Written request
Return the lines where the word "type" occurs.

============

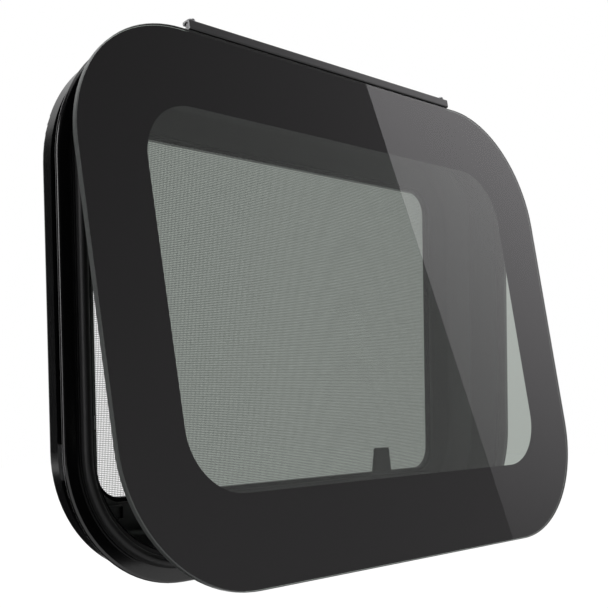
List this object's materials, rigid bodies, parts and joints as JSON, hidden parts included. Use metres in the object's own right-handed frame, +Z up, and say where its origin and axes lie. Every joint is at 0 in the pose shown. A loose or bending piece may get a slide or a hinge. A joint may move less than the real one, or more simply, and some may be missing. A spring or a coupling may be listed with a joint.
{
  "type": "caravan window",
  "caption": "Top-hung caravan window: tinted glass sash on a long hook hinge, clamped wall frame with a bulb seal, insect screen and turn latches.",
  "frame": {"origin": "on the back of the outer flange, which rests on the outside of the vehicle's wall, in the middle of its bottom side", "axes": "+X to the right seen from outside, along the hinge; +Y through the wall into the vehicle; +Z up"},
  "size_m": [0.6, 0.175, 0.4638],
  "materials": {
    "black_coat": "satin black powder coat",
    "black_plastic": "matte black moulding",
    "seal_rubber": "matte black rubber",
    "mesh": "fine grey insect mesh, see-through",
    "bare_aluminium": "mill finish",
    "hinge_aluminium": "satin black coat on aluminium, bare at the cut ends",
    "screw_steel": "dark plated steel",
    "tinted_glass": "grey tinted safety glass, polished",
    "frit_enamel": "black enamel printed on the inner face of the glass"
  },
  "bodies": {
    "frame": {"outer_frame": "black_coat", "bulb_seal": "seal_rubber", "trim_ring": "black_coat", "liner": "black_plastic", "screen_frame": "black_coat", "screen_mesh": "mesh", "screen_spline": "seal_rubber", "screen_spring": "bare_aluminium", "screen_clips": "screw_steel", "screen_tab_left": "black_plastic", "screen_tab_right": "black_plastic", "corner_block_left": "black_plastic", "corner_block_right": "black_plastic", "splice_plate": "bare_aluminium", "clamp_screws": "screw_steel", "hinge_rail": "hinge_aluminium", "latch_base_left": "black_plastic", "latch_base_right": "black_plastic", "latch_cam_left": "black_plastic", "latch_cam_right": "black_plastic", "latch_handle_left": "black_plastic", "latch_handle_right": "black_plastic"},
    "sash": {"glass_pane": "tinted_glass", "frit_border": "frit_enamel", "hinge_leaf": "hinge_aluminium", "bond_strip": "seal_rubber", "stop_screws": "screw_steel", "latch_catch_left": "black_coat", "latch_catch_right": "black_coat"}
  },
  "joints": [
    {"name": "sash_hinge", "type": "hinge", "parent": "frame", "child": "sash", "pos_m": [0, -0.0123, 0.4502], "axis": [-1, 0, 0], "range_deg": [-10.3, 24.7]}
  ]
}
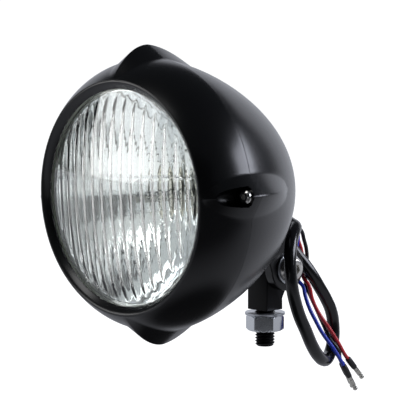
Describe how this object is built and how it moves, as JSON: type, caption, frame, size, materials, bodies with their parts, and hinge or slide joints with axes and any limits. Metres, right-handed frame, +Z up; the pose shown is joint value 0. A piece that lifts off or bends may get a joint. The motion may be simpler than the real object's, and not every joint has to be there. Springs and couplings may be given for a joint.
{
  "type": "round motorcycle headlight",
  "caption": "Black bullet-shaped motorcycle headlight with a fluted glass lens, finned body, pivoting stud mount and a looped cable with three wires.",
  "frame": {"origin": "centre of the mount block's seat face, on the stud's axis", "axes": "+Z up along the stud towards the lamp, the lamp looks along -Y, +X to the side of the cable"},
  "size_m": [0.1456, 0.1567, 0.1813],
  "materials": {
    "black_enamel": "satin black",
    "black_steel": "satin black",
    "lens_glass": "fluted clear glass",
    "bulb_glass": "clear",
    "reflector_mirror": "vacuum-plated",
    "spring_steel": "plain steel",
    "zinc_steel": "zinc plated",
    "screw_steel": "stainless",
    "chrome": "bright chrome",
    "rubber": "matte",
    "black_plastic": "matte",
    "cable_vinyl": "satin",
    "sleeve_vinyl": "satin",
    "lead_insulation": "satin",
    "blue_insulation": "satin blue",
    "red_insulation": "satin red",
    "pin_metal": "tinned"
  },
  "bodies": {
    "mount": {"mount_block": "black_steel", "stud_washer": "zinc_steel", "stud_nut": "chrome"},
    "lamp": {"headlight_shell": "black_enamel", "front_bezel": "black_enamel", "lens": "lens_glass", "lens_seal": "rubber", "reflector": "reflector_mirror", "reflector_clips": "spring_steel", "bulb_holder": "zinc_steel", "bulb_glass": "bulb_glass", "bulb_filaments": "spring_steel", "bulb_shield": "spring_steel", "bulb_cap": "zinc_steel", "bulb_terminals": "zinc_steel", "bulb_spring": "spring_steel", "bulb_connector": "black_plastic", "rubber_boot": "rubber", "bezel_screws": "screw_steel", "cable_grommet": "rubber", "inner_leads": "lead_insulation", "pivot_bolt": "screw_steel", "pivot_washers": "zinc_steel", "pivot_nut": "zinc_steel", "cable_jacket": "cable_vinyl", "wire_blue": "blue_insulation", "wire_red": "red_insulation", "wire_black": "cable_vinyl", "sleeve_blue": "sleeve_vinyl", "sleeve_red": "sleeve_vinyl", "sleeve_black": "sleeve_vinyl", "bullet_blue": "pin_metal", "bullet_red": "pin_metal", "bullet_black": "pin_metal"}
  },
  "joints": [
    {"name": "aim_tilt", "type": "hinge", "parent": "mount", "child": "lamp", "pos_m": [0, 0.0037, 0.02], "axis": [1, 0, 0], "range_deg": [-12, 12]}
  ]
}
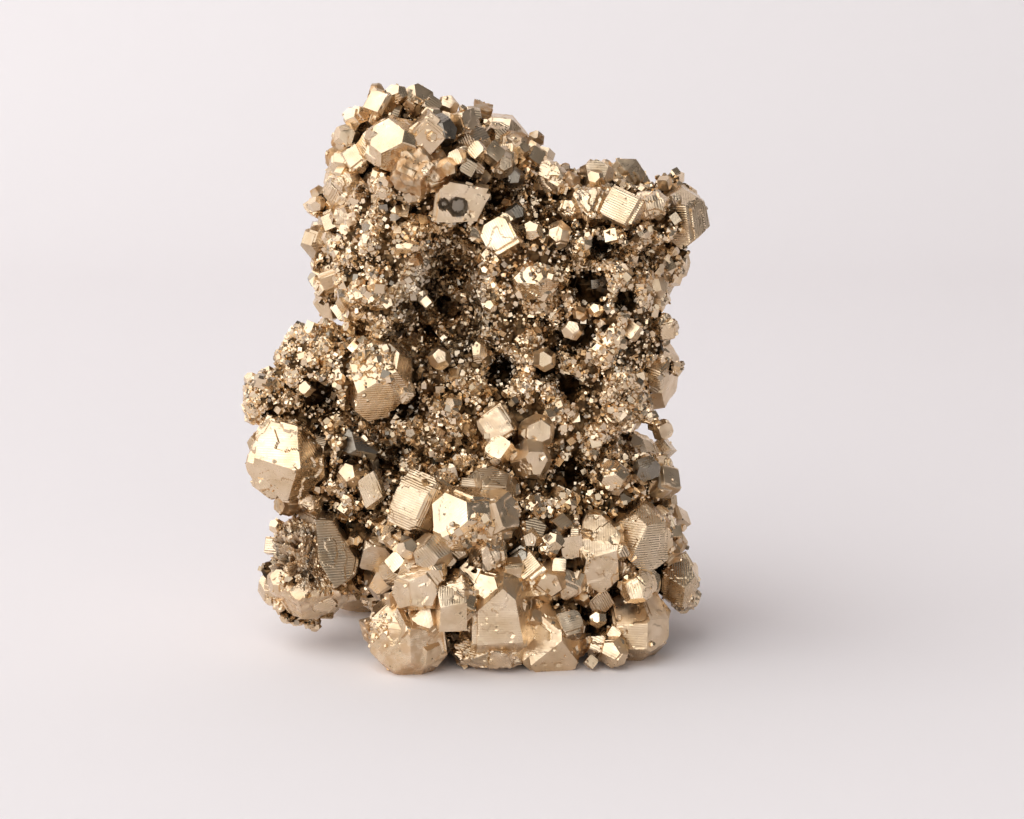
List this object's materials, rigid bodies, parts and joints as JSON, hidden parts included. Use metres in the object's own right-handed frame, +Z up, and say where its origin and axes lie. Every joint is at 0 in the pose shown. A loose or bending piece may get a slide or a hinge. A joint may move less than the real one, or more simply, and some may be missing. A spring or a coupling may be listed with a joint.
{
  "type": "pyrite specimen",
  "caption": "Hand-sized cluster of intergrown brassy pyrite crystals with sparkling fine crystal crusts, a rough open cavity in front and a flat broken base it stands on.",
  "frame": {"origin": "on the flat broken base, under the middle of the cluster", "axes": "+Z up, +X to the right of the show side, which faces -Y"},
  "size_m": [0.0486, 0.0403, 0.0581],
  "materials": {
    "pyrite": "natural metallic crystal faces, bright to lightly tarnished, with rusty and rough patches"
  },
  "bodies": {
    "root": {"pyrite_cluster": "pyrite"}
  },
  "joints": []
}
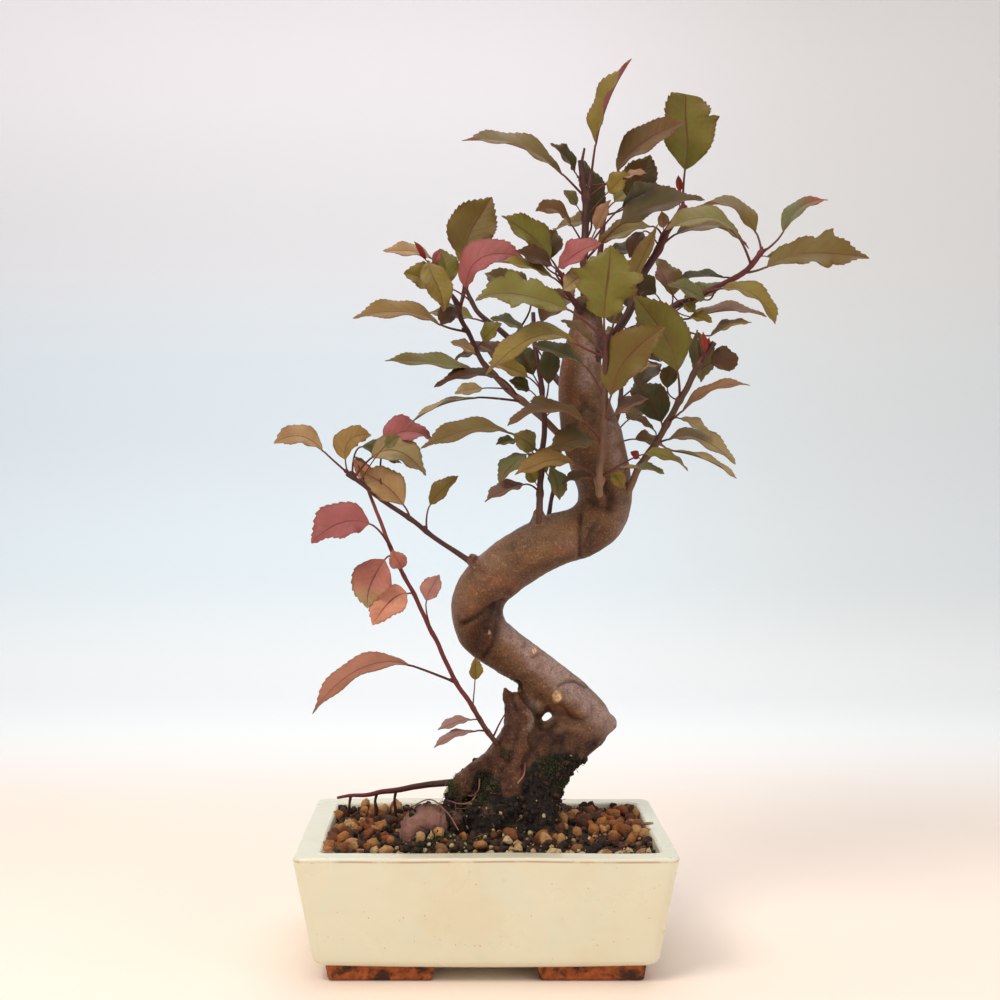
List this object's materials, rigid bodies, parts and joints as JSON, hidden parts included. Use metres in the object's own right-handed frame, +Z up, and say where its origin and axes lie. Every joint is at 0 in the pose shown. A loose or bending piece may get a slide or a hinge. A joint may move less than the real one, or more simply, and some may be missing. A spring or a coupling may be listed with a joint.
{
  "type": "apple bonsai",
  "caption": "Informal upright apple bonsai with an S-bent trunk, a dead stump, spreading roots and arching leafy shoots, planted in a rectangular glazed pot on corner feet.",
  "frame": {"origin": "on the ground, under the middle of the whole plant's reach", "axes": "+Z up from the ground through the crown, -Y towards the side the bonsai is looked at from, +X to the viewer's right along the pot's long side"},
  "size_m": [0.304, 0.1448, 0.4684],
  "materials": {
    "pot": "gloss",
    "mesh": "matte",
    "soil": "matte",
    "bark": "satin",
    "leaf": "satin"
  },
  "bodies": {
    "root": {"pot": "pot", "drain_mesh_left": "mesh", "drain_mesh_right": "mesh", "soil": "soil", "trunk": "bark", "base_shoot": "bark", "apex_spray": "leaf", "upper_right_spray": "leaf", "right_spray": "leaf", "front_spray": "leaf", "lower_right_spray": "leaf", "left_upright_spray": "leaf", "small_spur": "leaf", "left_spray": "leaf", "low_left_spray": "leaf", "red_sucker": "leaf", "shoulder_spray": "leaf", "back_top_spray": "leaf", "back_left_spray": "leaf", "back_right_spray": "leaf", "back_low_spray": "leaf"}
  },
  "joints": []
}
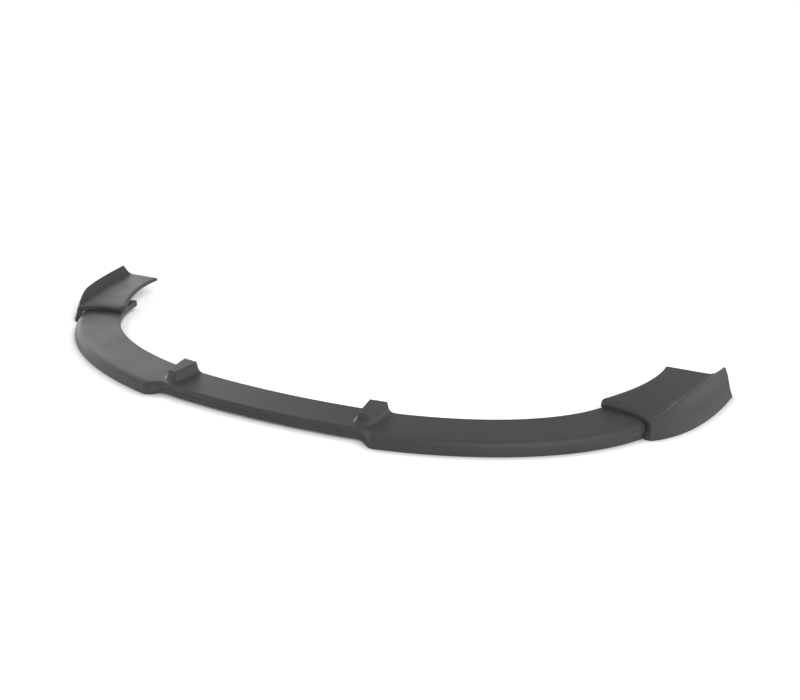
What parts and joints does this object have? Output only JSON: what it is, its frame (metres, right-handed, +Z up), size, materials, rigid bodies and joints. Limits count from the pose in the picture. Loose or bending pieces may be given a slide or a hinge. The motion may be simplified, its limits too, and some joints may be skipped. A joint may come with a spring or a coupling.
{
  "type": "front splitter lip",
  "caption": "Front splitter lip for a car: a crescent blade with wedge bosses on its rear edge and a turned-up finned cap at either end.",
  "frame": {"origin": "centre of the footprint, on the ground line under the wings' and the caps' lower edges", "axes": "+X towards the right-hand cap as seen from the front, +Y from the front edge back towards the car, +Z up from the ground line"},
  "size_m": [1.853, 0.6013, 0.0689],
  "materials": {
    "blade_plastic": "fine-grained satin black",
    "cap_plastic": "fine-grained satin black",
    "screw_steel": "zinc-plated"
  },
  "bodies": {
    "root": {"front_blade": "blade_plastic", "left_end_cap": "cap_plastic", "right_end_cap": "cap_plastic", "left_cap_screws": "screw_steel", "right_cap_screws": "screw_steel"}
  },
  "joints": []
}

============

Result for this task
  "type": "caravan window",
    {"name": "sash_hinge", "type": "hinge", "parent": "frame", "child": "sash", "pos_m": [0, -0.0123, 0.4502], "axis": [-1, 0, 0], "range_deg": [-10.3, 24.7]}
Describe how this object is built and how it moves, as JSON: type, caption, frame, size, materials, bodies with their parts, and hinge or slide joints with axes and any limits. Metres, right-handed frame, +Z up; the pose shown is joint value 0. A piece that lifts off or bends may get a joint. The motion may be simpler than the real object's, and not every joint has to be there. Springs and couplings may be given for a joint.
  "type": "round motorcycle headlight",
    {"name": "aim_tilt", "type": "hinge", "parent": "mount", "child": "lamp", "pos_m": [0, 0.0037, 0.02], "axis": [1, 0, 0], "range_deg": [-12, 12]}
  "type": "pyrite specimen",
  "type": "apple bonsai",
  "type": "front splitter lip",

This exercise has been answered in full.